> **DATASET RECORDS**
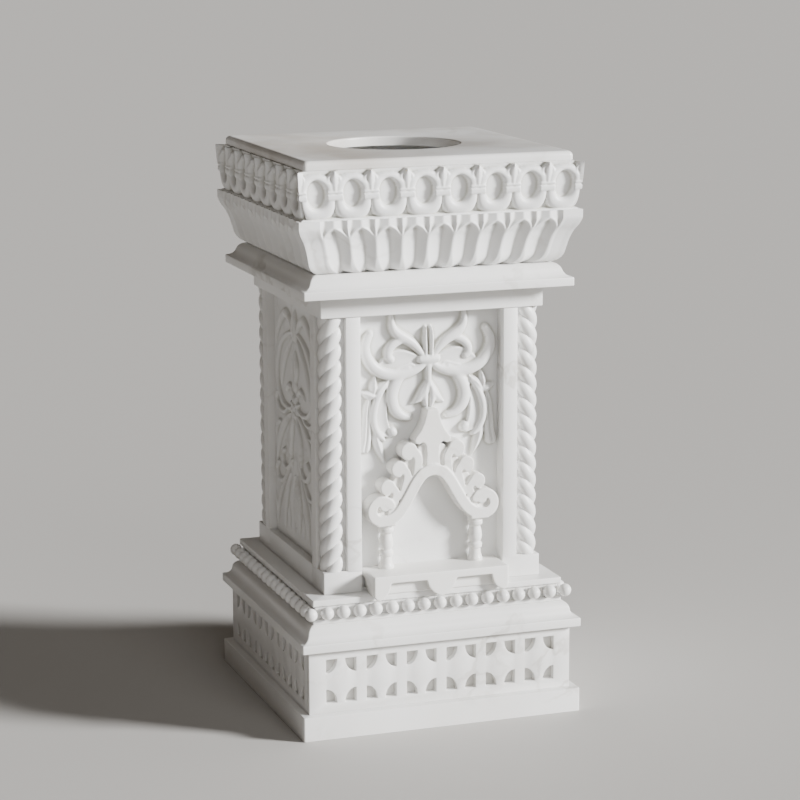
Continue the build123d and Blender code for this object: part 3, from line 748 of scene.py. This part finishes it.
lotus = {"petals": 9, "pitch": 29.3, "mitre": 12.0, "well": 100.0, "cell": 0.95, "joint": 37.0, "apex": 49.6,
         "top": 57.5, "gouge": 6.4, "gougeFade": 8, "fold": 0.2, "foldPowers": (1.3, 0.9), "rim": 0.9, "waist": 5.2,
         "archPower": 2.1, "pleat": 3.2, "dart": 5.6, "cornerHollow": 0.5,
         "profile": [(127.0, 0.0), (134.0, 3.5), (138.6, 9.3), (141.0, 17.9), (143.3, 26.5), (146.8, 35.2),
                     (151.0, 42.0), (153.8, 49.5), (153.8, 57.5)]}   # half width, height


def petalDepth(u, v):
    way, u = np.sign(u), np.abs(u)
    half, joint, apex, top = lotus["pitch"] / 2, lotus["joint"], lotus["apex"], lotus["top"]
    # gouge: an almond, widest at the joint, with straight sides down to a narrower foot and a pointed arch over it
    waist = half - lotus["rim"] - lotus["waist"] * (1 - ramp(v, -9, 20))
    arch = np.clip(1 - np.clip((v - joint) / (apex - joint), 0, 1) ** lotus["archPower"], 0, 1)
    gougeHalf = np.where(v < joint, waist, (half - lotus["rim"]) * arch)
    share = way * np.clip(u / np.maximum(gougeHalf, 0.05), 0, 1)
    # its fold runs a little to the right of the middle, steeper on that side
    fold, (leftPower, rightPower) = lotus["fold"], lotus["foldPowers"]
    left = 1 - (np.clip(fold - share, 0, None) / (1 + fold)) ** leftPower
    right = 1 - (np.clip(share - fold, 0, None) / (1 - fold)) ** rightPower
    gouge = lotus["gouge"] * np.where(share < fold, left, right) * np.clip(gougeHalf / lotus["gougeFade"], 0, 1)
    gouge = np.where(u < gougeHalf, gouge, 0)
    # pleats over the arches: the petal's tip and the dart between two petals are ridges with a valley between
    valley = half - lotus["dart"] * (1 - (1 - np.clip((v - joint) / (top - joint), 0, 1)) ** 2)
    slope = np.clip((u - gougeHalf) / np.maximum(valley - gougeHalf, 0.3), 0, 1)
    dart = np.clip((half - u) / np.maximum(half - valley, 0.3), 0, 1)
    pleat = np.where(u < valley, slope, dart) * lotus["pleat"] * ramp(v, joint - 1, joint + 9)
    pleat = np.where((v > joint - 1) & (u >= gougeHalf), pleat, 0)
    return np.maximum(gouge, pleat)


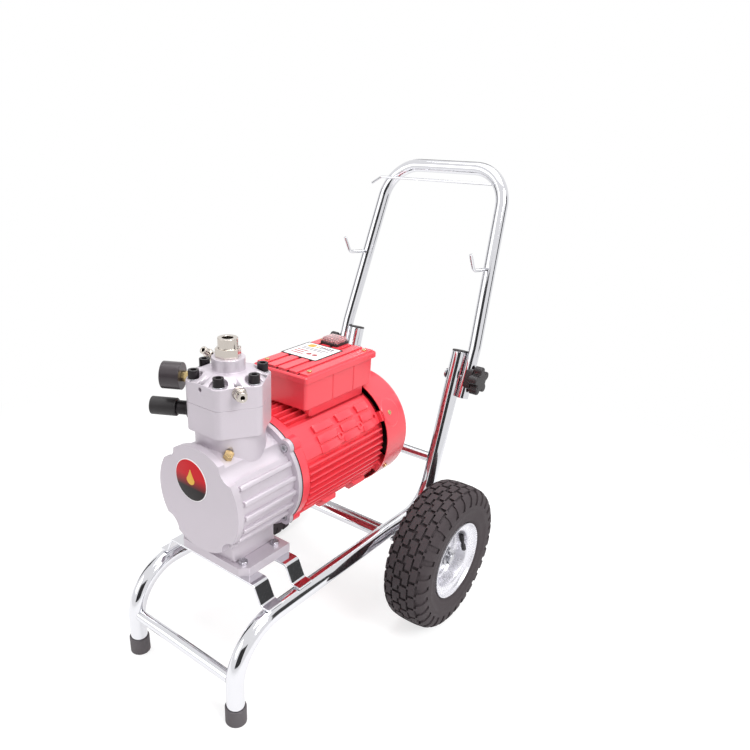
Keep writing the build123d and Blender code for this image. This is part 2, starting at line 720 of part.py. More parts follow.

> **BRIEF**
Every entry should be printed again exactly as written.

> **THE RESULT**
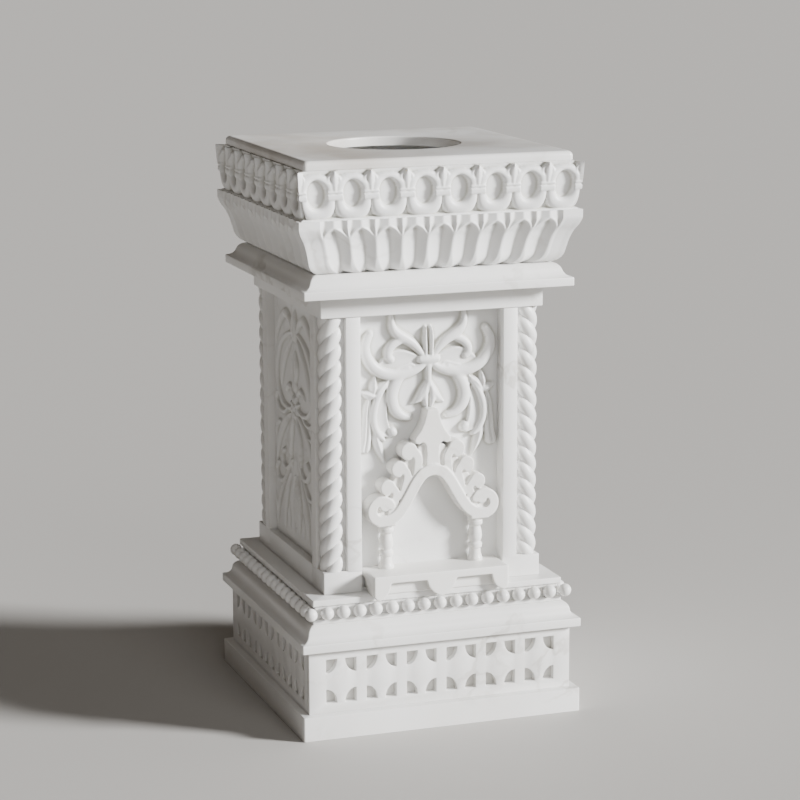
Continue the build123d and Blender code for this object: part 3, from line 748 of scene.py. This part finishes it.
lotus = {"petals": 9, "pitch": 29.3, "mitre": 12.0, "well": 100.0, "cell": 0.95, "joint": 37.0, "apex": 49.6,
         "top": 57.5, "gouge": 6.4, "gougeFade": 8, "fold": 0.2, "foldPowers": (1.3, 0.9), "rim": 0.9, "waist": 5.2,
         "archPower": 2.1, "pleat": 3.2, "dart": 5.6, "cornerHollow": 0.5,
         "profile": [(127.0, 0.0), (134.0, 3.5), (138.6, 9.3), (141.0, 17.9), (143.3, 26.5), (146.8, 35.2),
                     (151.0, 42.0), (153.8, 49.5), (153.8, 57.5)]}   # half width, height


def petalDepth(u, v):
    way, u = np.sign(u), np.abs(u)
    half, joint, apex, top = lotus["pitch"] / 2, lotus["joint"], lotus["apex"], lotus["top"]
    # gouge: an almond, widest at the joint, with straight sides down to a narrower foot and a pointed arch over it
    waist = half - lotus["rim"] - lotus["waist"] * (1 - ramp(v, -9, 20))
    arch = np.clip(1 - np.clip((v - joint) / (apex - joint), 0, 1) ** lotus["archPower"], 0, 1)
    gougeHalf = np.where(v < joint, waist, (half - lotus["rim"]) * arch)
    share = way * np.clip(u / np.maximum(gougeHalf, 0.05), 0, 1)
    # its fold runs a little to the right of the middle, steeper on that side
    fold, (leftPower, rightPower) = lotus["fold"], lotus["foldPowers"]
    left = 1 - (np.clip(fold - share, 0, None) / (1 + fold)) ** leftPower
    right = 1 - (np.clip(share - fold, 0, None) / (1 - fold)) ** rightPower
    gouge = lotus["gouge"] * np.where(share < fold, left, right) * np.clip(gougeHalf / lotus["gougeFade"], 0, 1)
    gouge = np.where(u < gougeHalf, gouge, 0)
    # pleats over the arches: the petal's tip and the dart between two petals are ridges with a valley between
    valley = half - lotus["dart"] * (1 - (1 - np.clip((v - joint) / (top - joint), 0, 1)) ** 2)
    slope = np.clip((u - gougeHalf) / np.maximum(valley - gougeHalf, 0.3), 0, 1)
    dart = np.clip((half - u) / np.maximum(half - valley, 0.3), 0, 1)
    pleat = np.where(u < valley, slope, dart) * lotus["pleat"] * ramp(v, joint - 1, joint + 9)
    pleat = np.where((v > joint - 1) & (u >= gougeHalf), pleat, 0)
    return np.maximum(gouge, pleat)


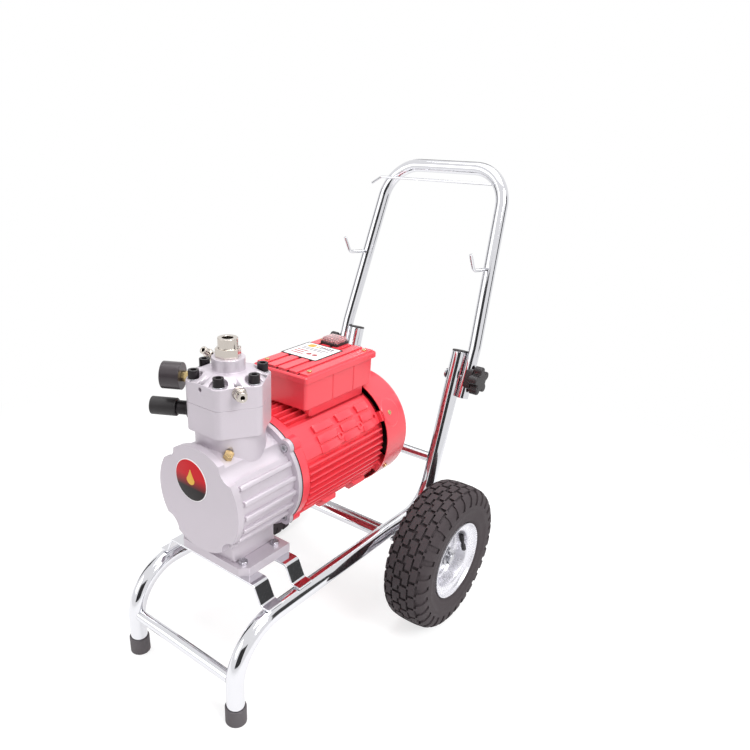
Keep writing the build123d and Blender code for this image. This is part 2, starting at line 720 of part.py. More parts follow.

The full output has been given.